### [EXERCISE TASK]
Output all records precisely as written.

### GIVEN DATA ###

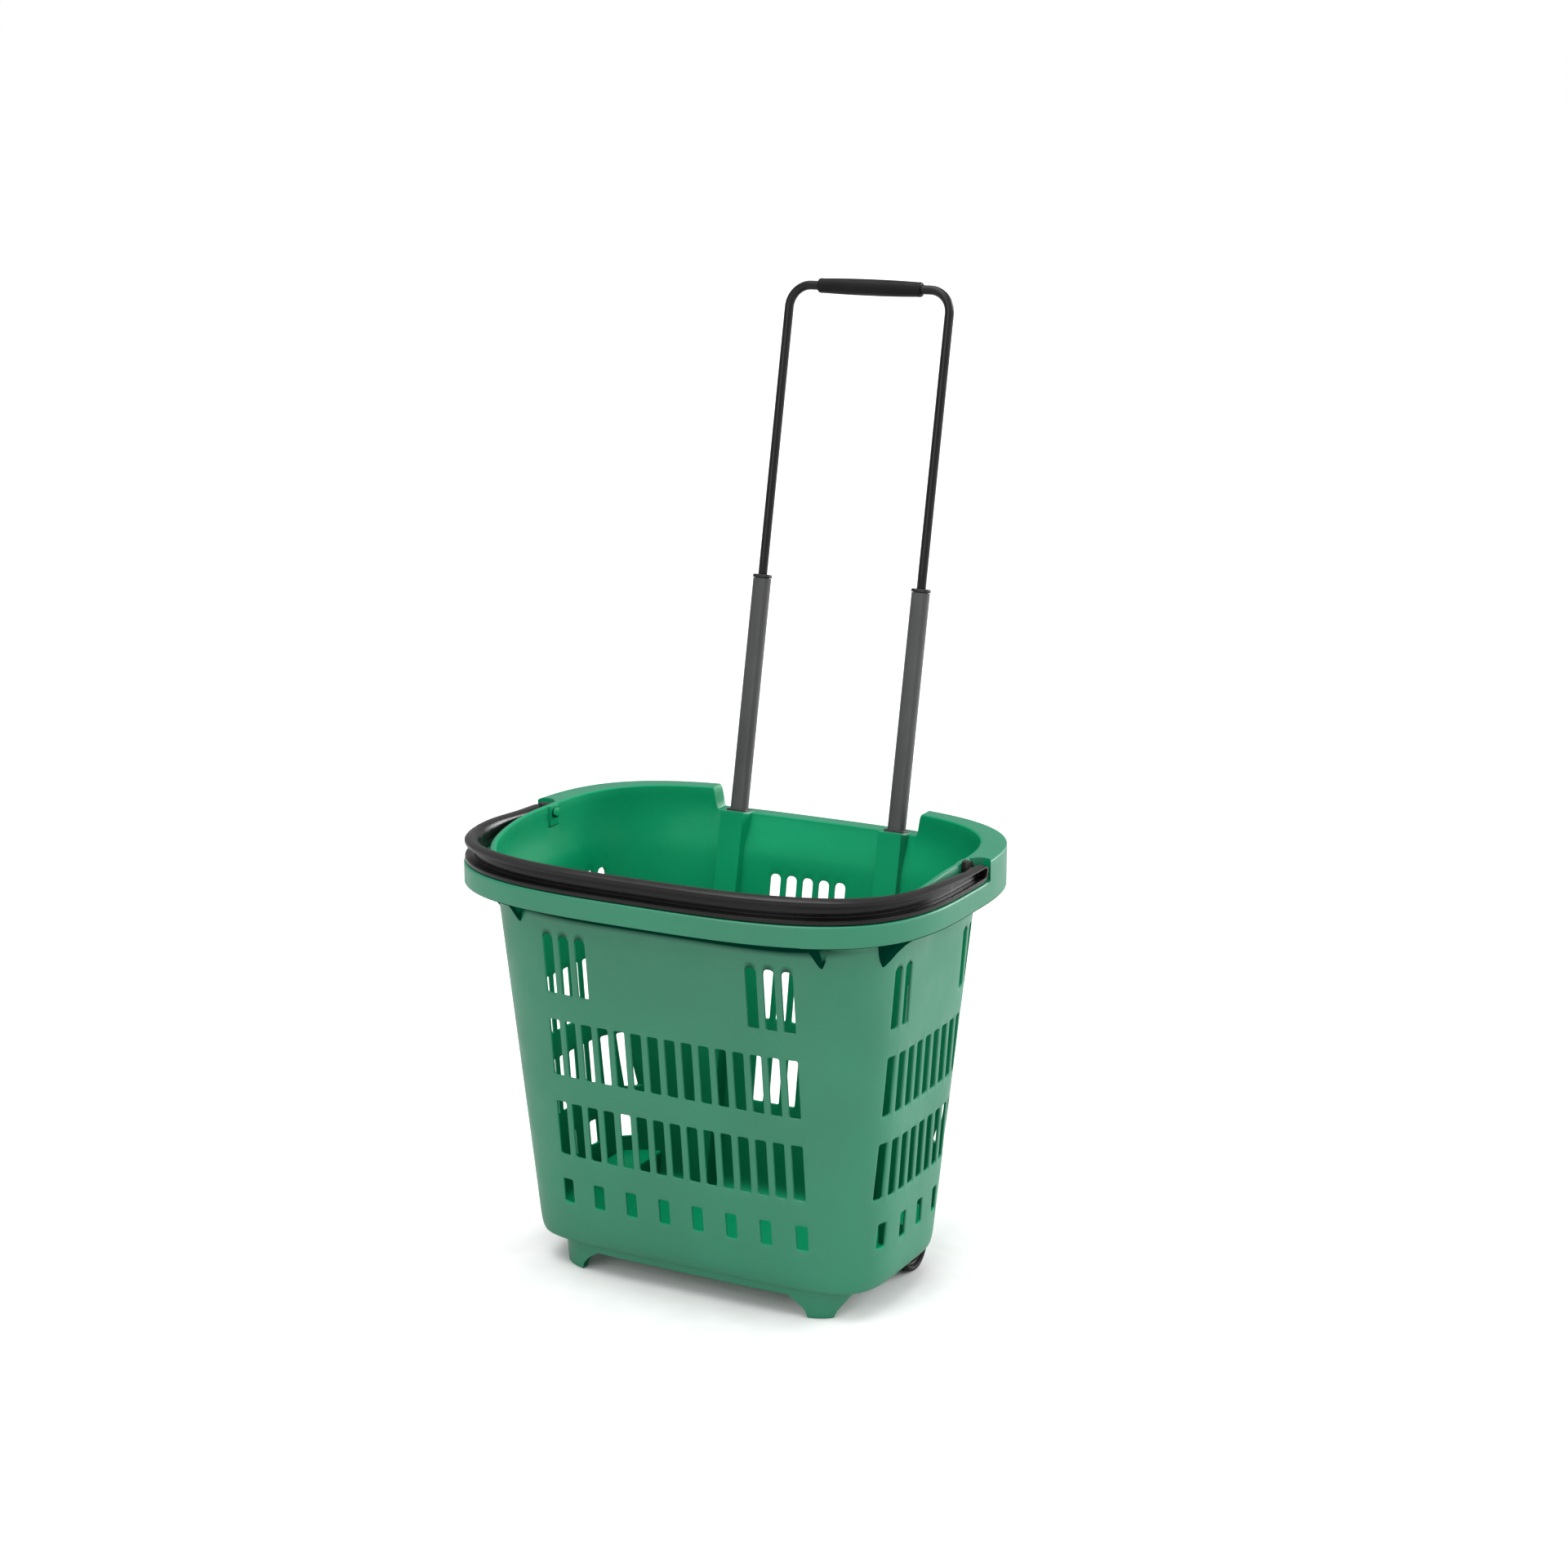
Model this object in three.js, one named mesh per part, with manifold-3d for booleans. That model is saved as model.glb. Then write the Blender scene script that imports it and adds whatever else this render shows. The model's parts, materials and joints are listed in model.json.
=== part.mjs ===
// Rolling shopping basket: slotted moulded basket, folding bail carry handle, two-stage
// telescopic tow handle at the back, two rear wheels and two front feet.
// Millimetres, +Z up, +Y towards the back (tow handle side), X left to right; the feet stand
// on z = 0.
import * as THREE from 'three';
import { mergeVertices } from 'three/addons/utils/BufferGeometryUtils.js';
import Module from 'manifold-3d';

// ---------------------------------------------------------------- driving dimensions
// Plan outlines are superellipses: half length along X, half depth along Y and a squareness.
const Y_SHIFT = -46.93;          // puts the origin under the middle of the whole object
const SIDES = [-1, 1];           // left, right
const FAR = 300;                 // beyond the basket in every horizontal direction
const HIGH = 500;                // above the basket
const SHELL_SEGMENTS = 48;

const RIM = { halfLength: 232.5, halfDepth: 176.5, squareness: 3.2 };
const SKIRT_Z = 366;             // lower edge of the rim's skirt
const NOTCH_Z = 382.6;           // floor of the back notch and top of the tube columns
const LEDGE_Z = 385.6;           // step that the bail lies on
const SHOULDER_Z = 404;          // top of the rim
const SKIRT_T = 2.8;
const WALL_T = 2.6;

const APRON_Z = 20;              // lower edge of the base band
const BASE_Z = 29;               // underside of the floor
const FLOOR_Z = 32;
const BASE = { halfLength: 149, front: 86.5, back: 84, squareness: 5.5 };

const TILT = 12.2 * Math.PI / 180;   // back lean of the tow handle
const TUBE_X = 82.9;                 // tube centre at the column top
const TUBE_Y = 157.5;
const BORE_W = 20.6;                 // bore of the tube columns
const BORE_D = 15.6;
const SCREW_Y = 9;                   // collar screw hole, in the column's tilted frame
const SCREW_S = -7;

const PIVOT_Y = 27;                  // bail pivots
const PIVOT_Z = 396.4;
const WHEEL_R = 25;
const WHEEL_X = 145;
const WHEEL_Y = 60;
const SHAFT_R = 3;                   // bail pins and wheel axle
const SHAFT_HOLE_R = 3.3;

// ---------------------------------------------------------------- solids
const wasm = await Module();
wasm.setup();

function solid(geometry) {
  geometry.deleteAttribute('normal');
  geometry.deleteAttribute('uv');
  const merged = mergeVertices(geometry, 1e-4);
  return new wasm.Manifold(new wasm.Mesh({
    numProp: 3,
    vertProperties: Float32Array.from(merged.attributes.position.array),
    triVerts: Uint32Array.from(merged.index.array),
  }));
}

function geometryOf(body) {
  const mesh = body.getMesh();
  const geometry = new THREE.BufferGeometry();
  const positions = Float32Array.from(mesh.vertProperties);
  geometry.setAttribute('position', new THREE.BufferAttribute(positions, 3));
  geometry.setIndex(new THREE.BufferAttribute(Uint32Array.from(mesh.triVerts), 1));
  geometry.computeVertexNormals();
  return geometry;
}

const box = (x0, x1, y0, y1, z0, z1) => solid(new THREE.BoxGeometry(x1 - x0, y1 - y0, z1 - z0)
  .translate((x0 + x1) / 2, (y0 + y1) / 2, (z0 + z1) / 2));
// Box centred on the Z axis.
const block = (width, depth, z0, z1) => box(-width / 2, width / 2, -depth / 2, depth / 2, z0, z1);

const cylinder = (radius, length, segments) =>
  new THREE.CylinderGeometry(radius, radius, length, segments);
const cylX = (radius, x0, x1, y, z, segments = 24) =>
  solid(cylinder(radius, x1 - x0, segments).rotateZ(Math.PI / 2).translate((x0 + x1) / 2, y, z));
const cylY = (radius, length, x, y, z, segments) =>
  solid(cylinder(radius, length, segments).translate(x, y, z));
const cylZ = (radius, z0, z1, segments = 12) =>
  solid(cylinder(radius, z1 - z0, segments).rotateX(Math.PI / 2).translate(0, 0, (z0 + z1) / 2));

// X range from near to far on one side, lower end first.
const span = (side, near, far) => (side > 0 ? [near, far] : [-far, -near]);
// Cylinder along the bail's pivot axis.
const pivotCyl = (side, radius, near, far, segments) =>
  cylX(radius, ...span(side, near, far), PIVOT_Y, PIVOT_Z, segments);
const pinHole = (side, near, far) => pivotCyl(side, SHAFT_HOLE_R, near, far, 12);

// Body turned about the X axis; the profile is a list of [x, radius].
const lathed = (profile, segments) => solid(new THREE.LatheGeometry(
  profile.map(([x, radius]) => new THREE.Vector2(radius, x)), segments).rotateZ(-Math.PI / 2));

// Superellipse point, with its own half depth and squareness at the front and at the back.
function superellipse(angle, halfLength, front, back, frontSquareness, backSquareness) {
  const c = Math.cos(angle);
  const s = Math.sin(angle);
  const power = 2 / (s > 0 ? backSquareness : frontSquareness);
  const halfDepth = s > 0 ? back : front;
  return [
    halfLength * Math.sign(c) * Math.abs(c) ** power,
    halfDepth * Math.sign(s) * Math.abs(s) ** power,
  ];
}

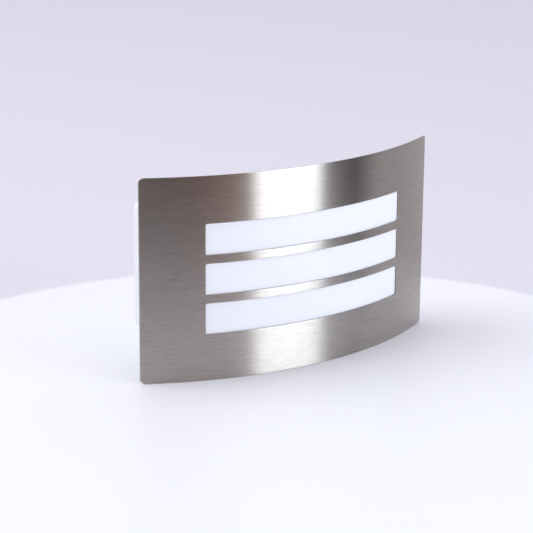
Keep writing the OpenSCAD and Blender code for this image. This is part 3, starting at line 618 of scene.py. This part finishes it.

###

### [FINISHED EXERCISE]
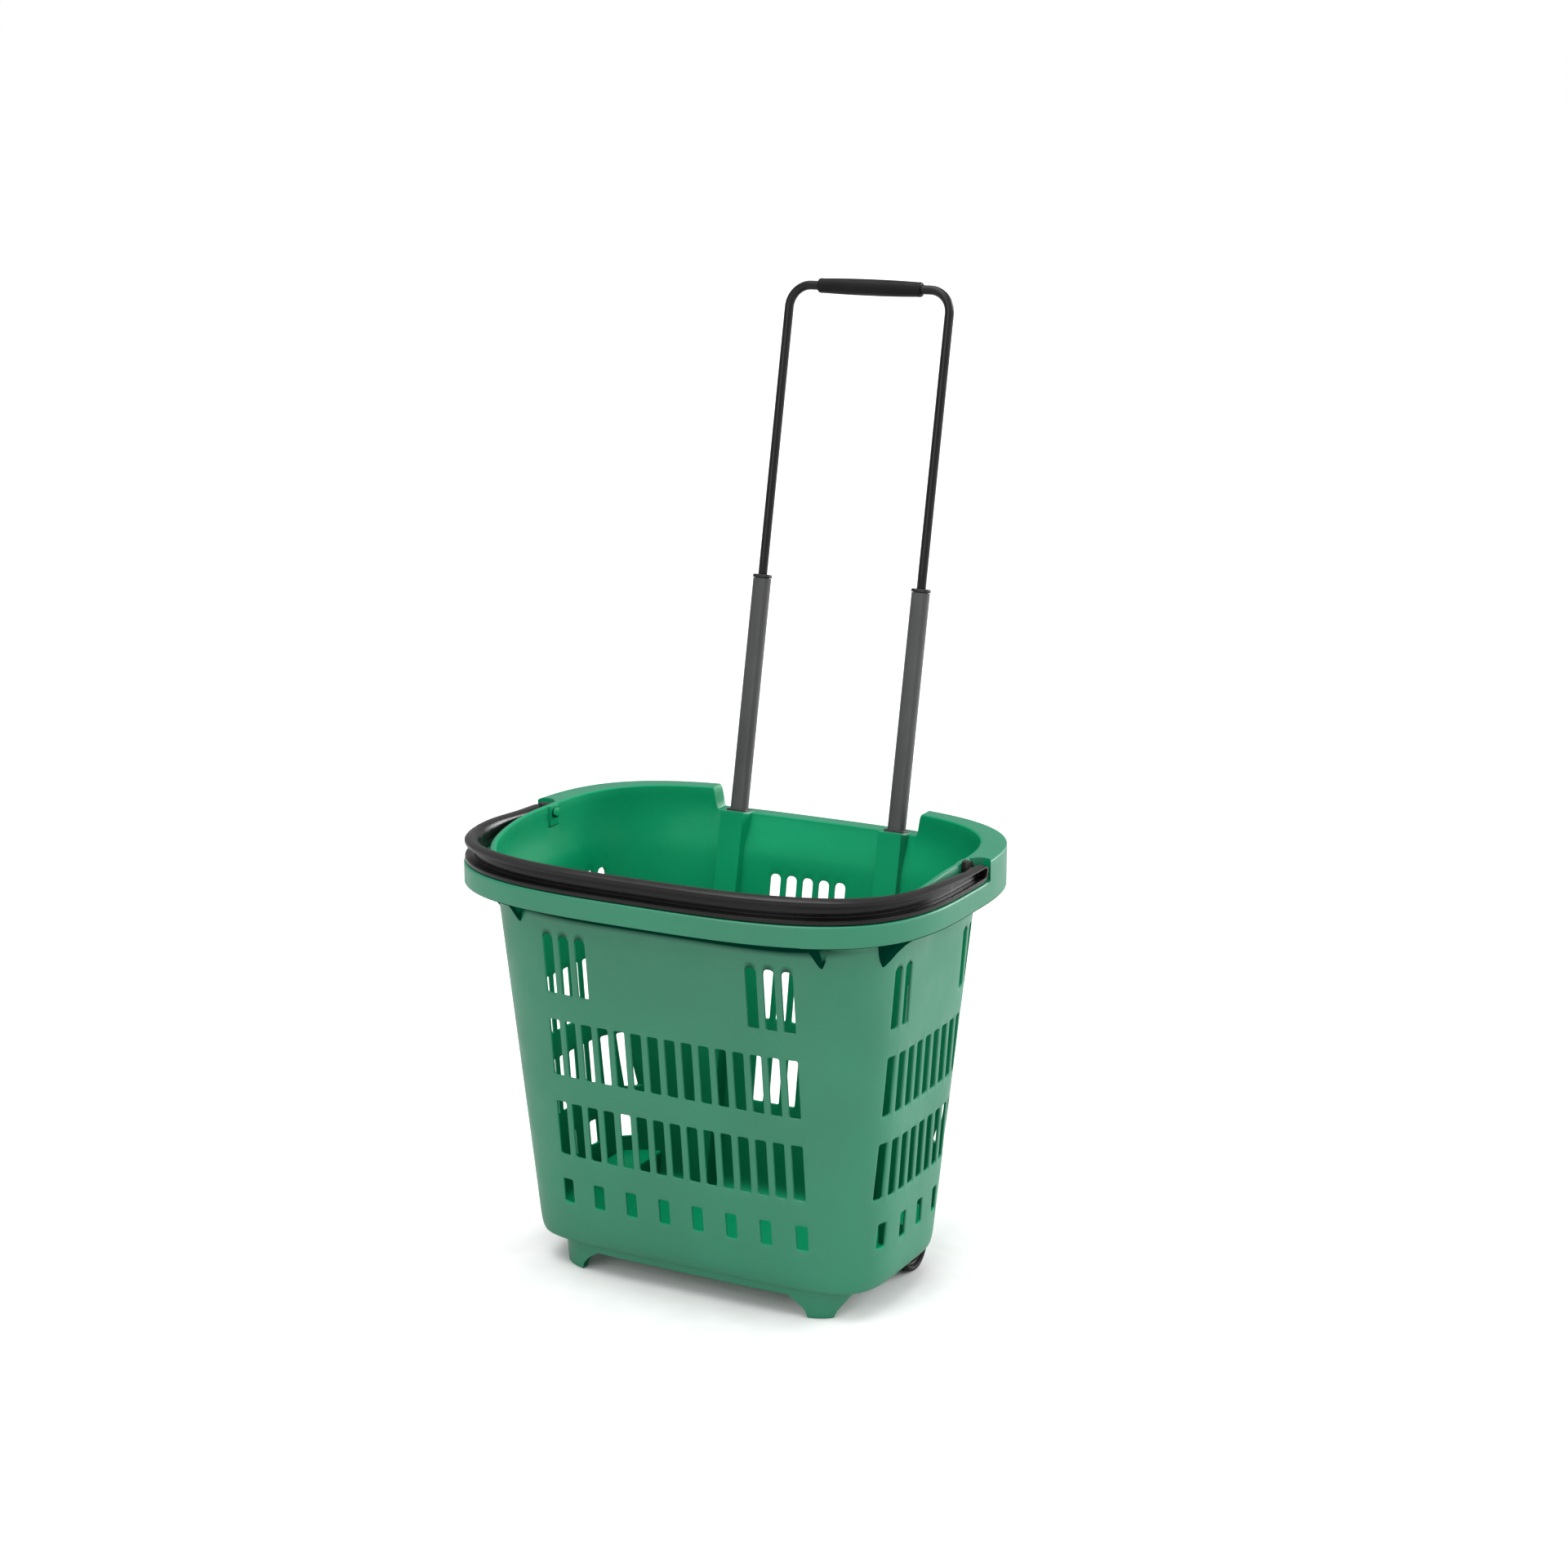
Model this object in three.js, one named mesh per part, with manifold-3d for booleans. That model is saved as model.glb. Then write the Blender scene script that imports it and adds whatever else this render shows. The model's parts, materials and joints are listed in model.json.
=== part.mjs ===
// Rolling shopping basket: slotted moulded basket, folding bail carry handle, two-stage
// telescopic tow handle at the back, two rear wheels and two front feet.
// Millimetres, +Z up, +Y towards the back (tow handle side), X left to right; the feet stand
// on z = 0.
import * as THREE from 'three';
import { mergeVertices } from 'three/addons/utils/BufferGeometryUtils.js';
import Module from 'manifold-3d';

// ---------------------------------------------------------------- driving dimensions
// Plan outlines are superellipses: half length along X, half depth along Y and a squareness.
const Y_SHIFT = -46.93;          // puts the origin under the middle of the whole object
const SIDES = [-1, 1];           // left, right
const FAR = 300;                 // beyond the basket in every horizontal direction
const HIGH = 500;                // above the basket
const SHELL_SEGMENTS = 48;

const RIM = { halfLength: 232.5, halfDepth: 176.5, squareness: 3.2 };
const SKIRT_Z = 366;             // lower edge of the rim's skirt
const NOTCH_Z = 382.6;           // floor of the back notch and top of the tube columns
const LEDGE_Z = 385.6;           // step that the bail lies on
const SHOULDER_Z = 404;          // top of the rim
const SKIRT_T = 2.8;
const WALL_T = 2.6;

const APRON_Z = 20;              // lower edge of the base band
const BASE_Z = 29;               // underside of the floor
const FLOOR_Z = 32;
const BASE = { halfLength: 149, front: 86.5, back: 84, squareness: 5.5 };

const TILT = 12.2 * Math.PI / 180;   // back lean of the tow handle
const TUBE_X = 82.9;                 // tube centre at the column top
const TUBE_Y = 157.5;
const BORE_W = 20.6;                 // bore of the tube columns
const BORE_D = 15.6;
const SCREW_Y = 9;                   // collar screw hole, in the column's tilted frame
const SCREW_S = -7;

const PIVOT_Y = 27;                  // bail pivots
const PIVOT_Z = 396.4;
const WHEEL_R = 25;
const WHEEL_X = 145;
const WHEEL_Y = 60;
const SHAFT_R = 3;                   // bail pins and wheel axle
const SHAFT_HOLE_R = 3.3;

// ---------------------------------------------------------------- solids
const wasm = await Module();
wasm.setup();

function solid(geometry) {
  geometry.deleteAttribute('normal');
  geometry.deleteAttribute('uv');
  const merged = mergeVertices(geometry, 1e-4);
  return new wasm.Manifold(new wasm.Mesh({
    numProp: 3,
    vertProperties: Float32Array.from(merged.attributes.position.array),
    triVerts: Uint32Array.from(merged.index.array),
  }));
}

function geometryOf(body) {
  const mesh = body.getMesh();
  const geometry = new THREE.BufferGeometry();
  const positions = Float32Array.from(mesh.vertProperties);
  geometry.setAttribute('position', new THREE.BufferAttribute(positions, 3));
  geometry.setIndex(new THREE.BufferAttribute(Uint32Array.from(mesh.triVerts), 1));
  geometry.computeVertexNormals();
  return geometry;
}

const box = (x0, x1, y0, y1, z0, z1) => solid(new THREE.BoxGeometry(x1 - x0, y1 - y0, z1 - z0)
  .translate((x0 + x1) / 2, (y0 + y1) / 2, (z0 + z1) / 2));
// Box centred on the Z axis.
const block = (width, depth, z0, z1) => box(-width / 2, width / 2, -depth / 2, depth / 2, z0, z1);

const cylinder = (radius, length, segments) =>
  new THREE.CylinderGeometry(radius, radius, length, segments);
const cylX = (radius, x0, x1, y, z, segments = 24) =>
  solid(cylinder(radius, x1 - x0, segments).rotateZ(Math.PI / 2).translate((x0 + x1) / 2, y, z));
const cylY = (radius, length, x, y, z, segments) =>
  solid(cylinder(radius, length, segments).translate(x, y, z));
const cylZ = (radius, z0, z1, segments = 12) =>
  solid(cylinder(radius, z1 - z0, segments).rotateX(Math.PI / 2).translate(0, 0, (z0 + z1) / 2));

// X range from near to far on one side, lower end first.
const span = (side, near, far) => (side > 0 ? [near, far] : [-far, -near]);
// Cylinder along the bail's pivot axis.
const pivotCyl = (side, radius, near, far, segments) =>
  cylX(radius, ...span(side, near, far), PIVOT_Y, PIVOT_Z, segments);
const pinHole = (side, near, far) => pivotCyl(side, SHAFT_HOLE_R, near, far, 12);

// Body turned about the X axis; the profile is a list of [x, radius].
const lathed = (profile, segments) => solid(new THREE.LatheGeometry(
  profile.map(([x, radius]) => new THREE.Vector2(radius, x)), segments).rotateZ(-Math.PI / 2));

// Superellipse point, with its own half depth and squareness at the front and at the back.
function superellipse(angle, halfLength, front, back, frontSquareness, backSquareness) {
  const c = Math.cos(angle);
  const s = Math.sin(angle);
  const power = 2 / (s > 0 ? backSquareness : frontSquareness);
  const halfDepth = s > 0 ? back : front;
  return [
    halfLength * Math.sign(c) * Math.abs(c) ** power,
    halfDepth * Math.sign(s) * Math.abs(s) ** power,
  ];
}

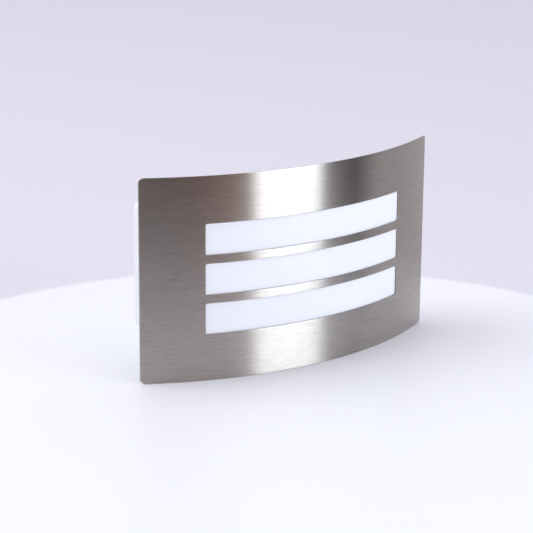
Keep writing the OpenSCAD and Blender code for this image. This is part 3, starting at line 618 of scene.py. This part finishes it.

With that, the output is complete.